» **DIRECTIONS FOR THIS TASK**:
Repeat the lines below exactly as written, please, from the line with "obj.parent = empty" to the line with "cad_parts[node].hide_render = cad_parts[node].hide_viewport", both lines included, and no others.

» **DATA SHOWN**:
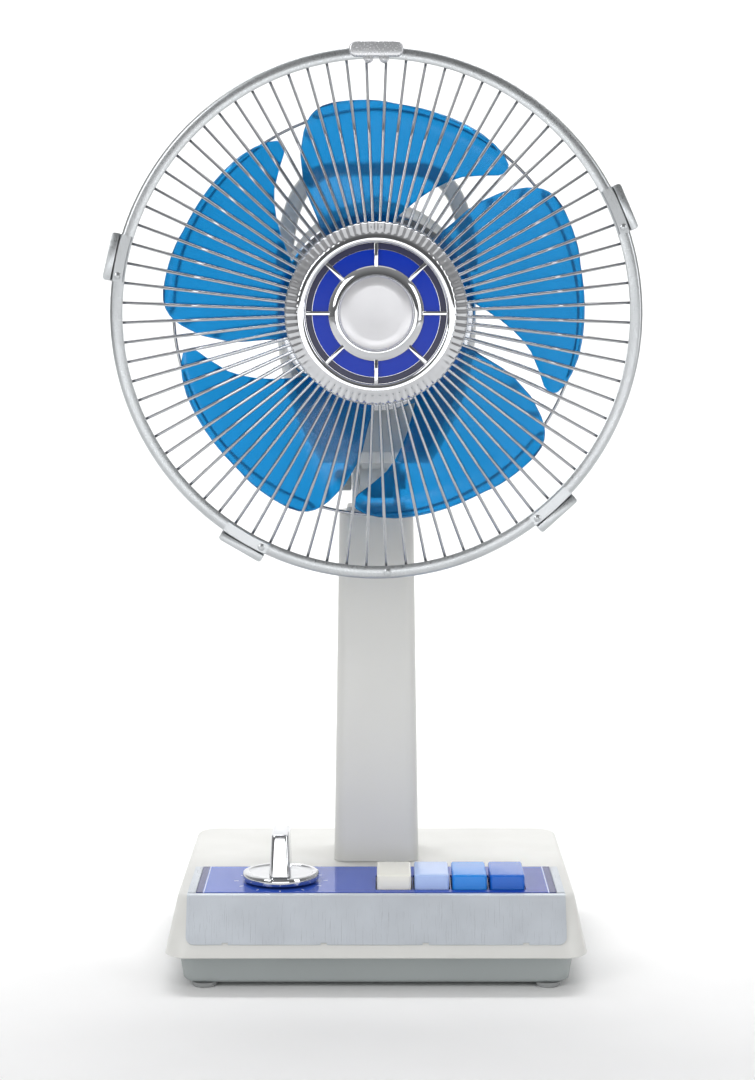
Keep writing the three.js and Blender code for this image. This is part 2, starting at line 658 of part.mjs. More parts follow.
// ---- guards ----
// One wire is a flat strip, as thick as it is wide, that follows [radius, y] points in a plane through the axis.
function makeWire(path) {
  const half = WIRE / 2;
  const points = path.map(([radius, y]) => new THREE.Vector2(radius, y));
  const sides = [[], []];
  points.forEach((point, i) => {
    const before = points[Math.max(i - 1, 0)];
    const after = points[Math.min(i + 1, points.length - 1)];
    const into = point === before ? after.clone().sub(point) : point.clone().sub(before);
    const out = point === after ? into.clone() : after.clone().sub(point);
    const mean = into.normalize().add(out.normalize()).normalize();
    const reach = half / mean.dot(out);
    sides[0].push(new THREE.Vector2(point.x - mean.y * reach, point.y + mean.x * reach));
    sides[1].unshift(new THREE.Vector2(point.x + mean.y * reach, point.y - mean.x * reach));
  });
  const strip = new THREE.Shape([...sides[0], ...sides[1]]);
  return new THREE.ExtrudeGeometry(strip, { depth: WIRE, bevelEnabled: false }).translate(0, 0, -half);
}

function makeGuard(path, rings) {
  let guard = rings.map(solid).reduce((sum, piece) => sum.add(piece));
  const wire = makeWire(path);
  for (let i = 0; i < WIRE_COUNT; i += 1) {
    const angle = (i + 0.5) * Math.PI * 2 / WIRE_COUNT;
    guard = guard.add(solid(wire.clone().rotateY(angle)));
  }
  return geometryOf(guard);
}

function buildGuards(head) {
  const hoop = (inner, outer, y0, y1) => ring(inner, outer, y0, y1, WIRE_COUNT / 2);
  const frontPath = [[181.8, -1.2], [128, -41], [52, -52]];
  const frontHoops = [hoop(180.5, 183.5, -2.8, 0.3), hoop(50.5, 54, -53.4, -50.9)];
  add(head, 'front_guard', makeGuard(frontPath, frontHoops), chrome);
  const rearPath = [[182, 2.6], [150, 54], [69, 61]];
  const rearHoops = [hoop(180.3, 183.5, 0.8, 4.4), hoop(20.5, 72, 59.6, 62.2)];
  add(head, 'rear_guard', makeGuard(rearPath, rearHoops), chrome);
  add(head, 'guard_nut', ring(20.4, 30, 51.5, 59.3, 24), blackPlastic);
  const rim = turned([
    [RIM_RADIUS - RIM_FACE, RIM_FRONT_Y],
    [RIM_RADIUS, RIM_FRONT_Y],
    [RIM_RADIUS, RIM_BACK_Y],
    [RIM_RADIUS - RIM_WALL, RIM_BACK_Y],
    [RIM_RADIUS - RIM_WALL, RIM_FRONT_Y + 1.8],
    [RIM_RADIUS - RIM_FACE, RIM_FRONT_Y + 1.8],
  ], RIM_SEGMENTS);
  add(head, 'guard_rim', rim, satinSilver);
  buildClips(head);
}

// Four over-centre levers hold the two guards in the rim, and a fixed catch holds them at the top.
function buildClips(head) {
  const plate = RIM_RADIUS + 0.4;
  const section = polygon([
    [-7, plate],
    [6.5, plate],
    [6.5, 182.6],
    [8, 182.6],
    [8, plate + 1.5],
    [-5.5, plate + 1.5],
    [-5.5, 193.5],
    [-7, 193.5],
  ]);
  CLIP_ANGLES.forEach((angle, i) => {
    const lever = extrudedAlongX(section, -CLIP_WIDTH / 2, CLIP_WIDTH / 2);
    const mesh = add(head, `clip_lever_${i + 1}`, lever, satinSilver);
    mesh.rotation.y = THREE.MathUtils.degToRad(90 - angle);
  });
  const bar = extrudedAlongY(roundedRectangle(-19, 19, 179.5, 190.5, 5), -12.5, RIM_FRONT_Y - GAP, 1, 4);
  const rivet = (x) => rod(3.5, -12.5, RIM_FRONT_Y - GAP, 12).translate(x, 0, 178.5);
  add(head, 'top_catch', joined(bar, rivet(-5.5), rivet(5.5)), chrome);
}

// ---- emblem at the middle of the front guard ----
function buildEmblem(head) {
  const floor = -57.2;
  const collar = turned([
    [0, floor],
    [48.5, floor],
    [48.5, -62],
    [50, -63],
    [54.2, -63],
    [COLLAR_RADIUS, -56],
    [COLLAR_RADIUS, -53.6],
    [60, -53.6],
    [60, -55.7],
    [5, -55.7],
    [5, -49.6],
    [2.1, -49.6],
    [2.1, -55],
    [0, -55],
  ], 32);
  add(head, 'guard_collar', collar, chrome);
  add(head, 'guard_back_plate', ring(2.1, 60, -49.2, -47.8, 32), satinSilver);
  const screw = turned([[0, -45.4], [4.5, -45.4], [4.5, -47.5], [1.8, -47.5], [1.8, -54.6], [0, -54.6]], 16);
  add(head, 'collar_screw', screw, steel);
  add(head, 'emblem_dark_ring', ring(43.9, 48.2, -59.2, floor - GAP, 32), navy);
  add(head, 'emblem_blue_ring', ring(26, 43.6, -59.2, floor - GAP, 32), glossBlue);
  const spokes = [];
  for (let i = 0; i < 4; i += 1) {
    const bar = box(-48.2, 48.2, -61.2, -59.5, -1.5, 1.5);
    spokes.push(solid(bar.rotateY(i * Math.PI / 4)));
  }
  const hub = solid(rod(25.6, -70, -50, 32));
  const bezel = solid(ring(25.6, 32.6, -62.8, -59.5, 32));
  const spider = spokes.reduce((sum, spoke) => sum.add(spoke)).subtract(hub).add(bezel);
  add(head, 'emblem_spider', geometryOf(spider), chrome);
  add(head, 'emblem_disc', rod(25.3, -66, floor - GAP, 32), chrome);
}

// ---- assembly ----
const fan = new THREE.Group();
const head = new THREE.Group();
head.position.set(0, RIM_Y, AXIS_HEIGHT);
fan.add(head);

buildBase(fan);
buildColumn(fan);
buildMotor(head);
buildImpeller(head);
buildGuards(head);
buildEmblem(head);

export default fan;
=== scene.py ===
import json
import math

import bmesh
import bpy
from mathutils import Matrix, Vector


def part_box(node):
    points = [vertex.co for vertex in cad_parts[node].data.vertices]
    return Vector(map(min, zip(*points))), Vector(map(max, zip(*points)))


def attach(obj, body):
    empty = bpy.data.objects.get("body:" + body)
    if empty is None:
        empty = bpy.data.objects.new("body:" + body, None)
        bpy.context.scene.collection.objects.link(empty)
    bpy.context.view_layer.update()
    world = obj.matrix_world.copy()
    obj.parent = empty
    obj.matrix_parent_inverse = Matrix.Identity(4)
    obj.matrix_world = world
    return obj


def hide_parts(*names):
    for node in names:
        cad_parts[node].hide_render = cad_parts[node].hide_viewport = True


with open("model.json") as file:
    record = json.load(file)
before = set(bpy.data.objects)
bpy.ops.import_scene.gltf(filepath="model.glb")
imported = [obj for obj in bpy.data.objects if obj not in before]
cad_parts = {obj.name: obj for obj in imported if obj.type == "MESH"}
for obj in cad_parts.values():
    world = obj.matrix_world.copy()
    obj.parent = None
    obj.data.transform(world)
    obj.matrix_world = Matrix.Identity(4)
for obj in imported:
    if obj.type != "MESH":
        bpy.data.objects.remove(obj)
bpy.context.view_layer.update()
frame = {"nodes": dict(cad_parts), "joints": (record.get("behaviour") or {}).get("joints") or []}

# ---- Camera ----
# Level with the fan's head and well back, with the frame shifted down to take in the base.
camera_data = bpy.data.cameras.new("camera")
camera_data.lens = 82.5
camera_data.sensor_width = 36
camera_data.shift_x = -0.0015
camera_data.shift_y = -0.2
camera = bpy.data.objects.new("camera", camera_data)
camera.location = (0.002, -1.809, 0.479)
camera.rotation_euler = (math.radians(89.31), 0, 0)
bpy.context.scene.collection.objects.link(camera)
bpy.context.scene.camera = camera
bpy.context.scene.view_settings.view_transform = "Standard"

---

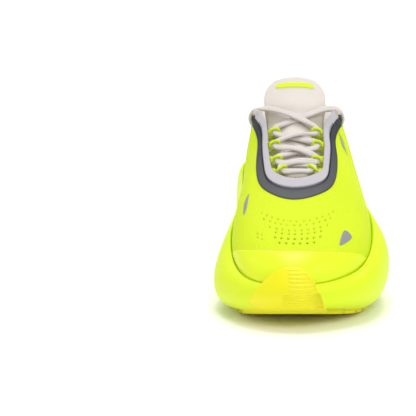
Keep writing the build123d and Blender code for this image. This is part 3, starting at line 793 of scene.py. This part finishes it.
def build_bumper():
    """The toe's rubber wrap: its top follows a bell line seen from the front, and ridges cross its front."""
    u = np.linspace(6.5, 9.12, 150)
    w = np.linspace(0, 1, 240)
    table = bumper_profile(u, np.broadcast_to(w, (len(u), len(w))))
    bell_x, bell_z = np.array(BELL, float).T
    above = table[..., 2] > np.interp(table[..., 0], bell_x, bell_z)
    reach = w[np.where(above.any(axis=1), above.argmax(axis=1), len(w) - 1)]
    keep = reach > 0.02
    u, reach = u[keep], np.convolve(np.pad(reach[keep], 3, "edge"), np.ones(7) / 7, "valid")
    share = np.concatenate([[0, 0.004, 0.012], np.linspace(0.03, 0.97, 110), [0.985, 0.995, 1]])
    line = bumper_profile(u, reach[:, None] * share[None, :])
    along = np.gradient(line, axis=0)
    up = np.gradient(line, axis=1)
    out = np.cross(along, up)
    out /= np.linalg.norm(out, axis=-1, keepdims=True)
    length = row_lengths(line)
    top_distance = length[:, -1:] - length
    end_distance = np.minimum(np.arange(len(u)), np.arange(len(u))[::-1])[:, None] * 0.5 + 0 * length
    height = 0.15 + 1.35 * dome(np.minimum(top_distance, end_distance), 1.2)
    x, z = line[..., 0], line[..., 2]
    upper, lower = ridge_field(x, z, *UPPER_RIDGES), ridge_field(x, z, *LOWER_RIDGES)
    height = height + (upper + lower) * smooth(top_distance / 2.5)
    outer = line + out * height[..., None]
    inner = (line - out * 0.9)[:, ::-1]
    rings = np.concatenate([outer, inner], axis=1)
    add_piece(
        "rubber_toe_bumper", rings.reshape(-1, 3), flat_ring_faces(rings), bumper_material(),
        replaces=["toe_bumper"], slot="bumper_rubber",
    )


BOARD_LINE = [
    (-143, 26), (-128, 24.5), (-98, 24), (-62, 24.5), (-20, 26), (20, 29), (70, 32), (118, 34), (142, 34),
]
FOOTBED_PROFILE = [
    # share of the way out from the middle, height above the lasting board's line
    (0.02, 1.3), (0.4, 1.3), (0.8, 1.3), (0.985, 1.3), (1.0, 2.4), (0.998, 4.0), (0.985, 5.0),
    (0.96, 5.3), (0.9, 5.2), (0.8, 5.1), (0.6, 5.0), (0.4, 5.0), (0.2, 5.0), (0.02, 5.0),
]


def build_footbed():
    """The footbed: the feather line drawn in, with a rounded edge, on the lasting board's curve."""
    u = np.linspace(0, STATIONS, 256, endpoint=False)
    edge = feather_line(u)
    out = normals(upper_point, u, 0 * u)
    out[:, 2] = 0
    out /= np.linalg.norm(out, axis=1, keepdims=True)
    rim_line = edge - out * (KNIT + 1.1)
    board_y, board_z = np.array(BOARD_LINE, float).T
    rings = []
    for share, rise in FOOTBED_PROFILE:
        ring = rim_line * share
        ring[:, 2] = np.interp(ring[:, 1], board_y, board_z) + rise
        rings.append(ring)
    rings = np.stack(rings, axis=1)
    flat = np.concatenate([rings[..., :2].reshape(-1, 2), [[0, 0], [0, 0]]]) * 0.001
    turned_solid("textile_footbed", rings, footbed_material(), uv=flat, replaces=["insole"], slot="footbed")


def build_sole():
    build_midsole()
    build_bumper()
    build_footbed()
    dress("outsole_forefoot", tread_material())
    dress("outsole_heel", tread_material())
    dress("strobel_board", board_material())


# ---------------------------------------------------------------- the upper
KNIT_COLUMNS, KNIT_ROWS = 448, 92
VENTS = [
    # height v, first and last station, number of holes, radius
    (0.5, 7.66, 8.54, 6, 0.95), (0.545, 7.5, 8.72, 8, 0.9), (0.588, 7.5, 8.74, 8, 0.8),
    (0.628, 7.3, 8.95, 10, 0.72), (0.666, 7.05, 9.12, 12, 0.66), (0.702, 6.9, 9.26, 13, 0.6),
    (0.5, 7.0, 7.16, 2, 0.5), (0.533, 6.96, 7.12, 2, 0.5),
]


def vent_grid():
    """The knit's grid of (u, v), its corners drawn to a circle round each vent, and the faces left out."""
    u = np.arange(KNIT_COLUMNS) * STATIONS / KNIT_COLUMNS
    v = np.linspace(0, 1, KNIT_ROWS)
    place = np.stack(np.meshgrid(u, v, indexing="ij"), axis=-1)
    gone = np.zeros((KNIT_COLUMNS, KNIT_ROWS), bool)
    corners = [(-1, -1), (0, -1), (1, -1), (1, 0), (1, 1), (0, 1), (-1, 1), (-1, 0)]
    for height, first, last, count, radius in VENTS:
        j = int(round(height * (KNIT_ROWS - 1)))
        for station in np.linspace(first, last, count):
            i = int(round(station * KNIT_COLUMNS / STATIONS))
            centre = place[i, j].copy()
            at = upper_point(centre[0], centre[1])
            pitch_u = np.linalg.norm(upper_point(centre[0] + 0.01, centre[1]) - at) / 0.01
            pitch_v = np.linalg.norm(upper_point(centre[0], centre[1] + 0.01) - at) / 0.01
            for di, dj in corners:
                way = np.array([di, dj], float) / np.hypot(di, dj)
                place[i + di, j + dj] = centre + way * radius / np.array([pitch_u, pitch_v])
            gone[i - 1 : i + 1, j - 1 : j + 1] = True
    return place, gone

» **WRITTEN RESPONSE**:
    obj.parent = empty
    obj.matrix_parent_inverse = Matrix.Identity(4)
    obj.matrix_world = world
    return obj


def hide_parts(*names):
    for node in names:
        cad_parts[node].hide_render = cad_parts[node].hide_viewport = True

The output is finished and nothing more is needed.